Monday, July 7, 2014

Sometimes things don't go as planned

Well, i'll start by saying that Calgary was perhaps the hardest experience of my life. I won't bore you with all the nitty gritty details, but i did not make the ultra cut off for Calgary...i missed it by about 20 minutes. It was quite possibly the most devastating experience of my life.

I'll save you the horrid story of how i finished, but once i got out of the med tent i ended up running 8 more km in the parking lot to hit 50 km. I have never been so embarrassed and humbled as i was after that run. I did however learn a lot.

The Manitoba Marathon was nothing short of a clusterfuck for me. Pardon the language, but that's the only word that describes my experience with it. All that matters is that i finished it...and in the last mile I passed 3 runners that were trying to make it back before the course cut off as well.

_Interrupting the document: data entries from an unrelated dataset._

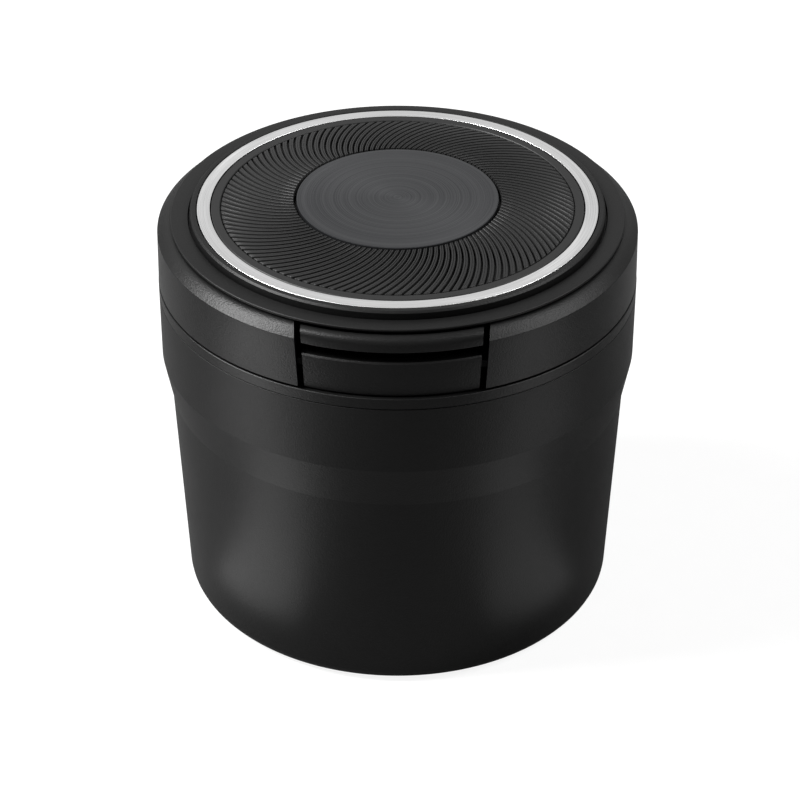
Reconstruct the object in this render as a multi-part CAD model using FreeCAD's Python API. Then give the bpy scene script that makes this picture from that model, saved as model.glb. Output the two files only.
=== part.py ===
import FreeCAD, Part
import math
import os

# Car ashtray: a cup for the cup holder with a head that carries a sprung, ribbed lid and a push button.
# Millimetres, +Z up, origin at the centre of the resting face, front of the object towards -Y.

# Fits
FIT = 0.1            # located pieces of one unit, radial
RUN = 0.05           # hinge knuckle on its pin, radial
FREE = 0.3           # air between pieces that move past each other

# Cup
CUP_R = 40.0
CUP_TOP = 57.0
WALL = 2.2
FLOOR = 3.2
BAND_IN = 1.4        # the lower wall, which stands in the cup holder, is this much smaller in radius
FOOT_TAPER = 1.7     # radius lost from the top of the lower wall to the foot
FOOT_ROUND = 2.0
HOLDER_TOP = 37.9
BAND_H = 7.4         # slanted band between the lower and the upper wall

# Anti-slip pad
PAD_MARGIN = 6.9
PAD_T = 1.5
PAD_PROUD = 0.3

# Collar ring
COLLAR_H = 2.0
COLLAR_T = 2.3
COLLAR_DEPTH = 5.0
COLLAR_BEVEL = 0.3

# Head housing
HEAD_H = 10.5
FOOT_DRAFT = 0.05
SKIRT_TAPER = 0.2    # radius lost from the foot of the skirt to the crease where the shoulder starts
SHOULDER_DROP = 1.55
SHOULDER_IN = 2.11   # the shoulder is a wide, gently curved band from the crease in to the rim
RIM_LAND = 0.9       # the rim turns in over the skirt, with a flat land under the cover
RIM_T = 1.0
SKIRT_T = 1.9
SEAM_H = 0.3
SEAM_DEPTH = 1.55
DECK_T = 2.1
NECK_IN = 7.6        # neck set back from the outside of the cup
NECK_T = 1.6
NECK_H = 2.3
SPIGOT_T = 2.0
SPIGOT_DEPTH = 5.0
SEAL_R = 0.6

# Liner and snuffer plate
LINER_T = 0.5
FLANGE_T = 0.6
STEP_DEPTH = 5.5
STEP_IN = 1.0
LINER_TAPER = 0.9
LINER_CORNER = 3.0
LINER_LIFT = 1.5     # air between the liner and the cup's floor
PLATE_T = 0.8
PLATE_CHORD = 2.0
TUBE_R = 5.0
TUBE_T = 0.5
TUBE_DEPTH = 12.0
TUBE_X = 11.0
TUBE_Y = 14.0
REST_R = 4.5

# Lid cover and trims
COVER_LIP = 0.14     # cover set back from the rim of the shoulder
COVER_EDGE_T = 0.45
COVER_EDGE_BEVEL = 0.25
LEDGE_T = 0.7
COVER_FLOOR_T = 1.5
LEDGE_W = 3.25
PLATEAU_H = 1.25
PLATEAU_BEVEL = 0.35
PLATEAU_RIM = 1.0
RECESS_D = 2.4
RING_W = 2.2
RING_BEVEL = 0.25
RIM_W = 1.6          # matte rim of the rib plate
RIM_MOAT_W = 0.3
RIB_COUNT = 120
RIB_D = 0.5
RIB_RISE = 1.15      # height gained from the rim to the centre disc
RIB_LEAD = 31.0      # degrees between a rib and the radius
GROOVE_SHARE = 0.34  # part of the rib pitch taken by the groove
DISC_R = 16.7
DISC_MOAT_W = 0.6
DISC_T = 1.25
DISC_BEVEL = 0.15

# Lid base
BASE_IN = 4.4        # lid base set back from the outside of the cup
COVER_STEP = 0.8
BASE_T = 1.6
NOTCH_HALF = 15.2    # half width of the front window, at the rim
NOTCH_LEAN = 0.55    # how much narrower it is on each side at the foot of the skirt
SLOT = 1.0           # air at each end of tongue and button
TONGUE_IN = 0.6      # face of tongue and button set back from the outside of the cup
TONGUE_T = 1.8
TONGUE_H = 2.45
TONGUE_ROUND = 1.3
TONGUE_WEB_T = 2.0
GASKET_OVER = 0.1    # gasket wider than the neck
GASKET_W = 1.7
GASKET_LIP = 1.0
SHIELD_T = 0.5
SCREW_IN = 8.6       # screws set in from the shield's edge
SCREW_COUNT = 2
SCREW_R = 1.0
SCREW_HEAD_R = 2.0
SCREW_HEAD_H = 0.8
SCREW_BITE = 1.1

# Hinge
HINGE_IN = 3.0       # axis set in from the outside of the cup
HINGE_RISE = 1.25    # axis above the lid base's underside
PIN_R = 1.0
KNUCKLE_R = 2.2
EAR_R = 2.0
COIL_HALF = 3.0      # half of the space for the lid spring
KNUCKLE_L = 3.6
EAR_L = 2.5
REAR_HALF = 11.0
BLOCK_H = 2.3
BLOCK_IN = 0.4       # block set back from the outside of the cup
WIRE_HALF = 0.3
COIL_R = 1.6
COIL_TURNS = 2.75
COIL_PITCH = 0.85
LEG_DOWN = 5.2
LEG_FORWARD = 3.5

# Button and latch
BUTTON_TOP = 6.0     # above the head's shadow gap
BUTTON_T = 1.7
BUTTON_BEVEL = 0.45
BUTTON_WALL = 1.4
TRAVEL = 0.9
BAR_T = 0.8
HOOK_OUT = 2.4
HOOK_T = 1.0
HOOK_H = 1.2
TAB_HALF = 3.6
TAB_T = 0.8
TAB_DROP = 4.1
NOSE = 0.6
NOSE_H = 1.1
SEAT_X = 8.5
SEAT_HALF = 1.8
SEAT_PIN_R = 0.75
SEAT_PIN_L = 1.1
BUTTON_WIRE_HALF = 0.2
BUTTON_COIL_R = 1.1
BUTTON_TURNS = 2.5

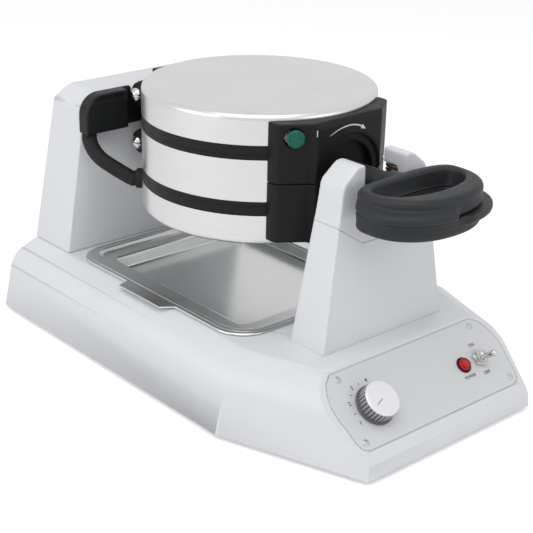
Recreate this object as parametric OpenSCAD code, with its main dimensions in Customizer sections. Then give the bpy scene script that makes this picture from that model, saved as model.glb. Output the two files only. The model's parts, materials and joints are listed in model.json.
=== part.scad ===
// Counter-top waffle baker with a flip-over round baking drum.
// The drum turns in a rear bearing, and its front stem lies in a U slot.
// Each face of the drum has its own lid, hinged at the back of the middle ring.
// Units are millimetres. Front is -Y, right is +X and up is +Z.
// Everything is laid out around the drum's centre, over Y = 0, and is then
// slid along Y so that the middle of the footprint is the origin.

/* [Base] */
// Height of the deck above the bottom edge of the housing
deck_h = 67.5; // [58:0.5:84]
// Half the width of the flat deck
deck_half_w = 110.5; // [98:0.5:134]
// Drum centre back to the rear edge of the deck
rear_len = 206; // [196:1:250]
// Drum centre forward to where the deck starts to narrow
taper_y = 115; // [90:1:124]
// Angle between the tapered front corners and the sides
taper_angle = 19.2; // [12:0.1:24]
// Drum centre forward to the top edge of the control slope
panel_y = 182; // [176:1:220]
// Slope of the control face from level
panel_slope = 39.7; // [30:0.1:50]
// Height of the upright front edge under the control face
front_edge_h = 14; // [10:0.5:20]
// Slope of the shoulders from level
shoulder_slope = 27; // [18:1:36]
// Width of the flat part of a shoulder, along its slope
shoulder_run = 15; // [8:1:20]
// Radius between a shoulder and the side wall
shoulder_r = 26; // [16:1:32]
// Lean of the side walls
wall_draft = 8; // [4:0.5:10]
// Lean of the tapered front corners
taper_draft = 6.5; // [3:0.5:9]
// Wall of the housing and of both pillars
wall = 3; // [2:0.25:4]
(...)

So now I'm a maniac. Woo. Hoo. Excited? Maybe...not really..sort of. It seems like the group is full of conflict...I don't wanna play there much...but i have the gear...or i will very shortly. 2 marathons and a 50km in 37 days...never again. One race at  a time girlie, it's too exhausting otherwise.

I have new goals now.

I've set my sights on a 50 mile/12 hour endurance trail race in the fall. Yup. 50 km wasn't enough...I have an 80 km bug that's itching away at me...so I've been training...hard...and I'm tired...a lot.

Here's the deal though...a year ago I was struggling with the idea that I'd even be able to break the 3 hour mark on my 1/2 mary. My current PB is 2:34...and that was achieved with relative ease. Life is good, tiring but good.

I'm struggling with the fact that so many of my run club are also all up into the Ultra thing...i'll admit...part of me is irked...this was totally MY thing...childish i know, but it drives me nuts when they just randomly pick one of my 'holy grail' races that i want to build towards and just go do it...or think they'll do it...well lets just say the petulant child comes out.

The real deal is this: I'm training my ass off...literally. My goals are slow and steady and i have a lot of hard work in front of me, but I will do this. I can do this. I will be amazing. So I'm saying it here...50 miler in October. Followed by a 50 km in May at Spruce woods, which will be a warm up for a 50 miler in June...in St. Regis Montana...the Rail Trail.

I'm almost giddy with excitement. I'm going to be amazing!!! Now i just have to not tell anyone that I run with what my plans are...otherwise I'll have company...and the Rail Spike is MINE. See how silly I am? This must have something to do with the fact that next week I turn 40...my irrational side just seems to be popping out everywhere.

40.

I sense that my 40's are going to be filled with all things fabulous. I may not have everything  I assumed I would, but then again I'll have achieved things i never thought possible.